Mass-energy equivalence, the famous E = mc², shows the fundamental link between energy and mass. However up until pretty much now it has been considered that when matter absorbs light, i.e. ‘pure energy’, this energy is converted to the kinetic energy of matter, not to ‘true mass’, or invariant/rest mass. The sum of the energy of the particle is called relativistic mass. To some extent the relativistic mass isn’t considered as ‘true’ as the rest mass, as the system has to be at rest to be weighed.


However, what the closed loop model of string theory says is that relativistic mass is the only true mass. What this means is that is a particle is to cool/slow down, it will literally lose some of its mass. This isn’t some abstract concept, but a necessity. Increasing the temperature of a particle means that it the velocity of the rotation of the supramolecular shell where it resides is increased. Without extra mass, the supramolecular shell does not rotate. Adding mass, the extra dots (i.e. Planck spheres), add to the overall length of the string making up the supramolecular shell. Through a rather convoluted process, the extra string is expressed as rotational speed of the supramolecular orbital. This means that the tangential component of each dot is diminished, but the sum of the components is always the speed of light.


So, could we knot light in the lab to generate knotted loops: i.e. matter? Only momentarily. In this experiment researchers collided gold atoms together, causing the photons (really supraphotons) associated with them to collide and form an electron-positron pair. As I’ve noted before, the only difference between an electron and a positron is the direction of their spinning. What happens when they collide is an annihilation event, releasing energy (supraphotons). So, this sort of mass creation is very transient.


However, the creation of permanent mass requires conditions where the generates mass forms stable supramolecular orbitals. This sentence might sound a bit like gibberish, but what I mean is that a single knotted orbital appears to be too unstable not to unravel in a collision with another knotted orbital rotating in the opposite direction. What happens when two supramolecular orbitals collide against each other is the ‘sacrificial’ release of electrons and positrons in these collisions. However, these generated positrons are not observed directly, but rather in the black body radiation that I’ve discussed in a previous post.


Here we come to the age-old question of why there is more matter than antimatter? Or more specifically, why is there something rather than nothing? By the current logic, there should have been an equal amount of matter and antimatter created in the big bang, However, if we consider antimatter to be ‘regular’ matter, just spinning in the opposite direction, we realize that in the conditions where light is converted to matter, the pressure/temperature is too high for the oppositely rotating particles (electrons and positrons at first) to annihilate.
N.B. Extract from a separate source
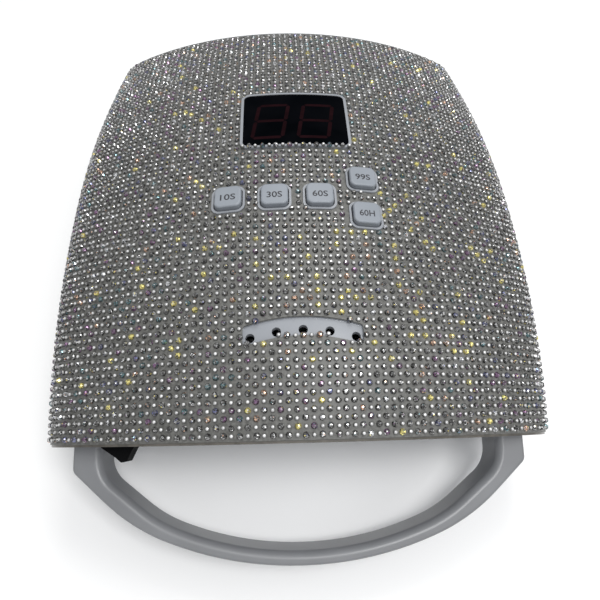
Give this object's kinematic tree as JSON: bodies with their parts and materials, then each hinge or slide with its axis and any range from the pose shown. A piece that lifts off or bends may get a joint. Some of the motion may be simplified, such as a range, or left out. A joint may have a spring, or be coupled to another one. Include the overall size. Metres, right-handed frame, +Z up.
{
  "type": "uv curing lamp",
  "caption": "Cordless nail gel curing lamp with a crystal covered dome, timer keys, dark display, hand tunnel with light domes, rear carrying handle and a lift-off tray.",
  "frame": {"origin": "on the table, under the middle of the whole lamp's box", "axes": "+Z up; +Y towards the mouth the hand goes in; -Y towards the carrying handle; +X right as seen from the handle's side"},
  "size_m": [0.2134, 0.289, 0.1081],
  "materials": {
    "crystals": "faceted iridescent crystals and silver beads on a grey ground",
    "grey_shell": "moulded, satin gloss",
    "handle_grey": "moulded, satin gloss",
    "key_grey": "fine satin",
    "smoked_window": "polished, nearly black",
    "black_plastic": "fine matt",
    "circuit_board": "solder mask",
    "screw_steel": "machined",
    "bright_liner": "bright white",
    "led_lens": "clear domes over yellow dies",
    "sensor_lens": "dark red tinted",
    "cell_can": "sleeved",
    "mirror_sheet": "bright",
    "foot_rubber": "matt",
    "magnet_plate": "nickel plated"
  },
  "bodies": {
    "tray": {"base_tray": "grey_shell", "tray_mirror": "mirror_sheet", "rubber_feet": "foot_rubber", "tray_magnets": "magnet_plate"},
    "lamp": {"crystal_sheet": "crystals", "top_shell": "grey_shell", "display_bezel": "grey_shell", "display_window": "smoked_window", "display_module": "black_plastic", "vent_grille": "grey_shell", "tact_switches": "black_plastic", "control_board": "circuit_board", "board_screws": "screw_steel", "hand_tunnel": "bright_liner", "light_sources": "led_lens", "top_lamp_board": "circuit_board", "side_lamp_boards": "circuit_board", "rear_lamp_board": "circuit_board", "hand_sensors": "sensor_lens", "mouth_bezel": "grey_shell", "battery_cells": "cell_can", "battery_holder": "black_plastic", "base_ring": "grey_shell", "shell_screws": "screw_steel", "rear_panel": "grey_shell", "carry_handle": "handle_grey", "handle_screws": "screw_steel", "power_switch_body": "black_plastic", "charge_inlet": "black_plastic", "charge_board": "circuit_board", "ring_magnets": "magnet_plate"},
    "rocker": {"power_rocker": "black_plastic"},
    "key_10s": {"button_10s": "key_grey"},
    "key_30s": {"button_30s": "key_grey"},
    "key_60s": {"button_60s": "key_grey"},
    "key_99s": {"button_99s": "key_grey"},
    "key_60h": {"button_60h": "key_grey"}
  },
  "joints": [
    {"name": "lamp_lift", "type": "slide", "parent": "tray", "child": "lamp", "axis": [0, 0, 1], "range_m": [0, 0.06]},
    {"name": "key_10s_press", "type": "slide", "parent": "lamp", "child": "key_10s", "axis": [0, 0, -1], "range_m": [0, 0.0008], "stiffness_N_per_m": 600},
    {"name": "key_30s_press", "type": "slide", "parent": "lamp", "child": "key_30s", "axis": [0, 0, -1], "range_m": [0, 0.0008], "stiffness_N_per_m": 600},
    {"name": "key_60s_press", "type": "slide", "parent": "lamp", "child": "key_60s", "axis": [0, 0, -1], "range_m": [0, 0.0008], "stiffness_N_per_m": 600},
    {"name": "key_99s_press", "type": "slide", "parent": "lamp", "child": "key_99s", "axis": [0, 0, -1], "range_m": [0, 0.0008], "stiffness_N_per_m": 600},
    {"name": "key_60h_press", "type": "slide", "parent": "lamp", "child": "key_60h", "axis": [0, 0, -1], "range_m": [0, 0.0008], "stiffness_N_per_m": 600},
    {"name": "rocker_tilt", "type": "hinge", "parent": "lamp", "child": "rocker", "pos_m": [-0.0728, -0.09718, 0.05518], "axis": [0, -0.2974, 0.9548], "range_deg": [0, 24]}
  ]
}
But if we consider the electrons and positrons initially forming a Waterman cluster of 19 spinning double-spherical orbitals, there are 15 aligned orbitals and 4 non-aligned orbitals. If 8 of the aligned orbitals are electrons, 7 are positrons and the remaining four are probably electron neutrinos, as they do not spin.



It appears inevitable that these electron-positron-electron neutrino Waterman clusters would fractally aggregate to form ever-larger clusters of electrons, positrons and electron neutrino, with an increasingly smaller proportion of electron neutrinos and an increasingly smaller difference in the electron-positron ratio.


Very much like with the formation of the supramolecular shell, the outer crust of the fractally aggregated cluster of electrons, positrons and electron neutrinos will form an analogue shell. However, this shell is not a supramolecular shell, but most probably a shell comprised of linked electron neutrinos. The reason why I assume the linking not to be from electrons or positrons is that the knotted loops cannot rotate if they are to be linked into a larger crust.


Once this electron neutrino shell has formed, there is no conceivable way to break it. What I speculate is that rather like a supramolecular shell of hydrogen, this much smaller shell can absorb supraphotons created in the annihilation reactions in the “electron-positron-electron neutrino soup”. However, unlike the supramolecular shell of hydrogen, the orbitals of this “proto-shell” can expand, converting the non-rotating (zero charged) electron neutrinos into non-rotating hydrogen atoms. It is conceivable that this process of the expansion of the shell takes place only after the conditions that caused the shells to form have seized. Or more specifically, once these proto-shells are no longer filled with the electron-positron-electron neutrino soup.


I’m still trying to figure whether this concept holds water and if it does, how would these proto-shells expand to supramolecular shells of hydrogen. If anything, that I’m toying with is even remotely true, all of this occurred within the first microsecond after the big bang. That is, if the current model of the big bang is correct. The Wikipedia article states that after on microsecond “The temperature was no longer high enough to create either new proton–antiproton or neutron–antineutron pairs. A mass annihilation immediately followed, leaving just one in 10 000 000 of the original matter particles and none of their antiparticles.”


What I’m not trying to do is to counter any of the experimental observations in particle accelerators or to try to give an alternative explanation to how matter was generated. I’m more interested in the earliest phases of the Big Bang, as they “are subject to much speculation, since astronomical data about them are not available.”


I also don’t wish to enter the crackpot territory, which I grant is quite hard when talking about the big bang with a background in chemistry and not physics. But if there are only dots moving at the speed of light and nothing more than that, even the big bang can make at least some common sense. Of course, the details, or even the bigger picture can be off, as I have such a limited grasp of the whole.


Not trying to sound too convincing, this is more of an exercise of logic applying the literal interpretation of E = mc² to the problem of how ‘pure energy’ is converted into mass. Don’t take what I’ve said too literally, but don’t dismiss it either. I might have some grain of truth embedded in these ponderings.